While Maria and her father play cribbage, Massingham makes his goodbyes, and Waite invites him to the house on Sunday, which happens to be his birthday. Waite reveals his ceremonial robes for the House of Lords, and as well as swearing her to secrecy asks Maria to accompany him to the investiture. She quickly hides the robes when William suddenly appears complaining that squirrels are killing a yew tree in the garden. Waite is perplexed, until Maria explains that squirrels nibble the bark of the tree, and when the stripped bark meets in a circle the tree dies.

It is Sunday night, and Maria, Waite and Massingham are admiring Waite's birthday cake as William arrives. The four of them start to discuss the interview, but Massingham does not prompt Waite with any questions, leaving William to step in and ask Waite why he and the Labour party, despite periods in government, have only effected modest changes on society. Waite attacks the premise and defends the record of past Labour governments, while William argues that the Atlee government didn't create a new social order, but just humanised the old one. Waite replies furiously that William is a closet revolutionary who has never actually had to lead people. William denies Waite's definition of reality, and suggests that Labour leaders are always looking for acceptance from the establishment, something that will always prevent them exercising radical leadership.

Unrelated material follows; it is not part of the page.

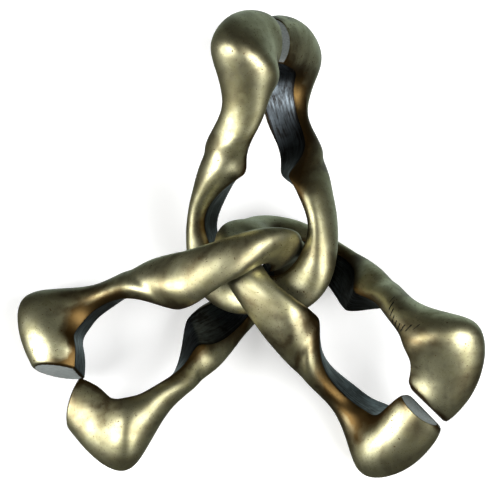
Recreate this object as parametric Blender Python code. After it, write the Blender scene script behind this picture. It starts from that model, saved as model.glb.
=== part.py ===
"""Three linked metal rings: a disentanglement puzzle lying on a table.

Each casting is a bar bent into a ring that is not closed: two arms leave the loop end, part, come
together in a narrow throat, part again round an eye, and end in two round heads whose flat faces
stand apart by a gap. The castings are alike but for that gap: a narrow parallel slit on two of them,
an open wedge on the third. The side of the bar that faces the opening is cut flat. Seen
along its own length the ring is then twisted, so that the heads lie in a plane almost square to the
plane of the loop end. The same half turn about the long axis carries one arm onto the other.

Every ring's loop end passes through the two other rings. Lengths are in millimetres until the mesh
is written. A ring's own frame has X along its long axis, from the loop end to the heads, Y towards
the first arm at the loop end and its origin in the middle of the bar at the loop end.
"""
import math
from collections import namedtuple

import bmesh
import bpy
import numpy as np
from mathutils import Matrix, Vector

MM = 0.001

# ---- overall sizes of one casting, in mm ---------------------------------------------------------
RING_LENGTH = 44.0       # from the middle of the bar at the loop end to the tips of the heads
LOOP_SPAN = 21.2         # between the middles of the two arms, where the loop is widest
THROAT_SPAN = 14.4
EYE_SPAN = 20.2
HEAD_SPAN = 23.2
SLIT_SPAN = 0.8          # between the two flat faces of a slit
WEDGE_SPAN = 6.6         # between the middles of the two flat faces of the wedge

# ---- the bar: width in the plane of the ring, depth across it ------------------------------------
LOOP_WIDTH = 7.1
LOOP_DEPTH = 4.8
CORNER_WIDTH = 6.7
CORNER_DEPTH = 5.0
ARM_WIDTH = 4.0
ARM_DEPTH = 8.1
THROAT_WIDTH = 7.2
THROAT_DEPTH = 10.5
NECK_WIDTH = 4.2
NECK_DEPTH = 7.9
HEAD_WIDTH = 11.5
HEAD_DEPTH = 10.5
SLIT_FACE_WIDTH = 6.9    # flat faces beside the gap
WEDGE_FACE_WIDTH = 7.7
FACE_DEPTH = 8.0

# ---- twist and section ---------------------------------------------------------------------------
TWIST = 80.8             # turn of the heads against the loop end, degrees
TWIST_START = 0.26       # where the twist starts and ends, as a share of the ring's length
TWIST_END = 0.67
SLIT_TILT = 25.0         # lean of the flat faces about the long axis, degrees
WEDGE_TILT = -12.0
ROUNDNESS = 2.0          # exponent of the section's outline: 2 is an ellipse, more is squarer
WALL_CUT = 0.68          # where the flat inner wall cuts the bar, as a share of its half width

SPAN_STEPS = 3           # faces between two sections
ARC_STEPS = 18           # faces round the outside of the bar
WALL_STEPS = 5           # faces across its flat inner wall

Section = namedtuple("Section", "along span width slant depth rise")
Gap = namedtuple("Gap", "sections tilt")
Pose = namedtuple("Pose", "name place heading pitch roll gap")

# Sections of one arm of the flat blank, from the middle of the loop end to the head: how far along
# the ring as a share of its length, how far apart the arms' middles are there, the bar's width and the
# direction from its inner to its outer side in degrees, its depth, and how far it rises from the plane.
SECTIONS = (
    Section(0.00, 0.0, LOOP_WIDTH, 180.0, LOOP_DEPTH, 0.0),
    Section(-0.01, 8.0, 6.8, 161.0, 3.7, -0.6),
    Section(0.05, 17.0, CORNER_WIDTH, 138.0, CORNER_DEPTH, -0.3),
    Section(0.165, LOOP_SPAN, 5.0, 118.0, 6.8, -0.1),
    Section(0.28, 20.4, ARM_WIDTH, 93.0, ARM_DEPTH, 0.8),
    Section(0.37, 17.0, 5.6, 89.0, 10.4, 0.5),
    Section(0.43, 14.8, 7.0, 77.0, THROAT_DEPTH, 0.7),
    Section(0.475, THROAT_SPAN, THROAT_WIDTH, 72.0, 9.4, 0.7),
    Section(0.54, 17.4, 4.4, 92.0, 9.5, 0.9),
    Section(0.655, EYE_SPAN, NECK_WIDTH, 107.0, NECK_DEPTH, 1.9),
    Section(0.765, HEAD_SPAN, 8.2, 78.0, 9.7, 2.9),
    Section(0.85, HEAD_SPAN, HEAD_WIDTH, 66.0, HEAD_DEPTH, 2.1),
)

# The last sections of an arm, from the head to the gap face.
SLIT = Gap((
    Section(0.910, 13.8, 10.6, 38.5, 9.4, 0.6),
    Section(0.923, 4.4, 8.5, 9.5, 8.9, 0.3),
    Section(0.923, SLIT_SPAN, SLIT_FACE_WIDTH, 1.0, FACE_DEPTH, 0.1),
), SLIT_TILT)
WEDGE = Gap((
    Section(0.895, 16.0, 10.7, 49.0, 9.1, 0.6),
    Section(0.93, WEDGE_SPAN, WEDGE_FACE_WIDTH, 38.5, FACE_DEPTH, 0.5),
), WEDGE_TILT)

# The group rests on the undersides of three rings: it is tipped by these angles from the plane in
# which the rings' places are given.
LAY_TIP_X = 16.04
LAY_TIP_Y = -3.42

RINGS = (
    Pose("ring_top", (1.7, -6.8, -0.9), 88.1, 0.8, 158.3, SLIT),
    Pose("ring_left", (5.4, -0.3, 1.2), -147.8, 0.0, 111.2, WEDGE),
    Pose("ring_right", (0.8, 2.3, -5.5), -45.1, 18.2, 124.6, SLIT),
)


def section_row(section):
    """A section as one row: its inner edge, its outer edge, depth and rise."""
    slant = math.radians(section.slant)
    half = np.array((math.cos(slant), math.sin(slant))) * section.width / 2.0
    middle = np.array((section.along * RING_LENGTH, section.span / 2.0))
    return [*(middle - half), *(middle + half), section.depth, section.rise]


def smooth_step(value):
    value = np.clip(value, 0.0, 1.0)
    return value * value * (3.0 - 2.0 * value)


def curve_through(points, steps):
    """A smooth curve through rows of values: a natural cubic spline, `steps` rows to each span."""
    points = np.asarray(points, float)
    count = len(points)
    matrix = np.eye(count)
    right = np.zeros_like(points)
    for i in range(1, count - 1):
        matrix[i, i - 1:i + 2] = (1.0, 4.0, 1.0)
        right[i] = 6.0 * (points[i + 1] - 2.0 * points[i] + points[i - 1])
    bend = np.linalg.solve(matrix, right)
    rows = []
    for step in range((count - 1) * steps + 1):
        i = min(step // steps, count - 2)
        f = step / steps - i
        straight = (1.0 - f) * points[i] + f * points[i + 1]
        rows.append(straight - f * (1.0 - f) / 6.0 * ((2.0 - f) * bend[i] + (1.0 + f) * bend[i + 1]))
    return np.array(rows)


def blank_rows(gap):
    """Both arms of the flat blank, from gap face to gap face, as smooth rows of section values."""
    arm = [section_row(section) for section in SECTIONS + gap.sections]
    half_turn = np.array((1.0, -1.0, 1.0, -1.0, 1.0, -1.0))
    other_arm = [list(half_turn * row) for row in arm[:0:-1]]
    return curve_through(other_arm + arm, SPAN_STEPS)


def bar_outline():
    """Points of the bar's section, one wide each way: a round whose inner side is cut flat."""
    power = 2.0 / ROUNDNESS
    corner = math.acos(-WALL_CUT)
    points = []
    for k in range(ARC_STEPS + 1):
        angle = corner * (2.0 * k / ARC_STEPS - 1.0)
        across = math.copysign(abs(math.cos(angle)) ** power, math.cos(angle))
        up = math.copysign(abs(math.sin(angle)) ** power, math.sin(angle))
        points.append((across, up))
    wall, top = points[-1]
    for k in range(1, WALL_STEPS):
        points.append((wall, top * (1.0 - 2.0 * k / WALL_STEPS)))
    return points


def section_outline(row, outline, tilt):
    """The bar's section at one row, in the blank's plane and across it."""
    inner, outer, depth, rise = row[0:2], row[2:4], row[4], row[5]
    wall = -min(across for across, up in outline)
    middle = inner + (outer - inner) * wall / (1.0 + wall)
    half = outer - middle
    lean = math.tan(math.radians(tilt))
    points = []
    for across, up in outline:
        z = depth / 2.0 * up + rise
        points.append((middle[0] + half[0] * across, middle[1] + half[1] * across + lean * z, z))
    return points


def twisted(point):
    """Turn a point of the flat blank about the long axis, by how far along the ring it lies."""
    share = smooth_step((point[0] / RING_LENGTH - TWIST_START) / (TWIST_END - TWIST_START))
    return Matrix.Rotation(math.radians(TWIST) * share, 3, "X") @ Vector(point)


def ring_mesh(gap):
    """The closed skin of one casting, in its own frame, in metres."""
    rows = blank_rows(gap)
    outline = bar_outline()
    last = len(rows) - 1
    mesh = bmesh.new()
    loops = []
    for number, row in enumerate(rows):
        from_end = min(number, last - number) / (2.5 * SPAN_STEPS)
        points = section_outline(row, outline, gap.tilt * (1.0 - float(smooth_step(from_end))))
        loops.append([mesh.verts.new(twisted(point) * MM) for point in points])
    for one, two in zip(loops, loops[1:]):
        for k in range(len(outline)):
            after = (k + 1) % len(outline)
            mesh.faces.new((one[k], one[after], two[after], two[k]))
    mesh.faces.new(loops[0])
    mesh.faces.new(loops[-1])
    bmesh.ops.recalc_face_normals(mesh, faces=mesh.faces)
    data = bpy.data.meshes.new("casting")
    mesh.to_mesh(data)
    mesh.free()
    data.shade_smooth()
    data.set_sharp_from_angle(angle=math.radians(35.0))
    return data


def antique_brass(name):
    """Dark browned brass with a satin shine."""
    material = bpy.data.materials.new(name)
    material.use_nodes = True
    shader = material.node_tree.nodes["Principled BSDF"]
    shader.inputs["Base Color"].default_value = (0.30, 0.26, 0.14, 1.0)
    shader.inputs["Metallic"].default_value = 1.0
    shader.inputs["Roughness"].default_value = 0.38
    return material


def ring(pose):
    """One named casting at its place in the linked group."""
    piece = bpy.data.objects.new(pose.name, ring_mesh(pose.gap))
    piece.data.materials.append(antique_brass(pose.name))
    piece.location = Vector(pose.place) * MM
    piece.rotation_euler = (math.radians(pose.roll), math.radians(-pose.pitch), math.radians(pose.heading))
    bpy.context.scene.collection.objects.link(piece)
    return piece


def lay_on_table(pieces):
    """Tip the group on to its three resting points and centre it over the origin."""
    stand = bpy.data.objects.new("laid_group", None)
    bpy.context.scene.collection.objects.link(stand)
    stand.rotation_euler = (math.radians(LAY_TIP_X), math.radians(LAY_TIP_Y), 0.0)
    for piece in pieces:
        piece.parent = stand
    bpy.context.view_layer.update()
    corners = np.array([piece.matrix_world @ v.co for piece in pieces for v in piece.data.vertices])
    low, high = corners.min(axis=0), corners.max(axis=0)
    stand.location = (-(low[0] + high[0]) / 2.0, -(low[1] + high[1]) / 2.0, -low[2])


def clear_scene():
    for thing in list(bpy.data.objects):
        bpy.data.objects.remove(thing, do_unlink=True)


clear_scene()
lay_on_table([ring(pose) for pose in RINGS])
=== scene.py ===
import math
from collections import namedtuple

import bmesh
import bpy
import numpy as np
from mathutils import Euler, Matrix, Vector
from mathutils.bvhtree import BVHTree

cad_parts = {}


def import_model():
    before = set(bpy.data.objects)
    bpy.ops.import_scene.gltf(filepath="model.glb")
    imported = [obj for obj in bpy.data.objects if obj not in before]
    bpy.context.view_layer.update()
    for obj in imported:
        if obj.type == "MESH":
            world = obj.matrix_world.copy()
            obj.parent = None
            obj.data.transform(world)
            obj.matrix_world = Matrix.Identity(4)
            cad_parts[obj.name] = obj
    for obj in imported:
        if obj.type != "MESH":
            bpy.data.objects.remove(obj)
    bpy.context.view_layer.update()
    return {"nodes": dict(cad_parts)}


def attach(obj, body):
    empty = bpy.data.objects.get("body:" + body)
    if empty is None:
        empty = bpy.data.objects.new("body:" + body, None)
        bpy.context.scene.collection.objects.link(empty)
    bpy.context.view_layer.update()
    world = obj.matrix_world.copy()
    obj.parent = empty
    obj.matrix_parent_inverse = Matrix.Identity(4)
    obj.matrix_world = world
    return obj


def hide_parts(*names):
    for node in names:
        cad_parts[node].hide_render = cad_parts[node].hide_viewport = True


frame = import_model()

MM = 0.001
RINGS = ("ring_top", "ring_left", "ring_right")
SLIT_RINGS = ("ring_top", "ring_right")
MARKED_RING = "ring_right"

# ---- camera: square on to the plane in which the rings are laid out -------------------------------
CAMERA_TIP = (math.radians(16.04), math.radians(-3.42), 0.0)
CAMERA_AIM = Vector((0.4, -1.5, 13.4)) * MM
CAMERA_DISTANCE = 406 * MM
CAMERA_LENS = 182.7
CAMERA_CLIP = 10 * MM

# ---- studio, lengths in metres -------------------------------------------------------------------
SoftBox = namedtuple("SoftBox", "name degrees_right degrees_down width height glow")
SOFT_BOXES = (
    SoftBox("soft_box_left", -57.0, 8.0, 0.40, 0.80, 10.0),
    SoftBox("soft_box_right", 40.0, 12.0, 0.60, 0.66, 7.6),
)
SOFT_BOX_DISTANCE = 0.8
PALE_SIDE = Vector((0.25, 0.60, -0.75)).normalized()
PALE_FROM = 0.74                 # how squarely a direction faces the pale side where it begins
PALE_FULL = 0.95
PALE_STUDIO = (0.50, 0.62, 0.60)
DARK_STUDIO = (0.045, 0.047, 0.040)
TABLE_HALF = 1.5
TABLE_WHITE = (0.86, 0.86, 0.86, 1.0)
FLOOR_GLOW = 0.35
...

Waite mocks William for quoting Churchill to back up his arguments, but then William pointedly asks Waite to explain his actions in 1926. Maria tries to intervene at this point, but William refuses to back down, and so she rushes off to bed condemning them both. William has had access to the National Union of Mineworkers files from 1926, and these reveal that Waite consistently voted against strike action, and worked with the mine owners on a committee to agree pay reductions after the strike was over. Waite defends his actions, but William points out that none of these facts are included in Waite's memoirs. Waite retires to bed after revealing to William that he will be joining the House of Lords. William gives Massingham a file containing details of Waite's union voting record during 1926, and reveals that he has discovered that Massingham is notorious for setting up interviews that become hatchet jobs, and is happy to leave Waite and Massingham to each other.

Waite lies brooding in his bedroom. Maria enters and Waite asks her again about accompanying him to his investiture, but Maria refuses. She thinks that at some point the working class has to stop being picked off and absorbed by the establishment. Waite resignedly complains that it has not been his day, but hopefully things will improve tomorrow.

The following day, Massingham starts the interview, immediately asking Waite about his actions during the miners' strike. Waite starts to reply, but we do not hear his answers. He sits like a waxwork in his ermine robes.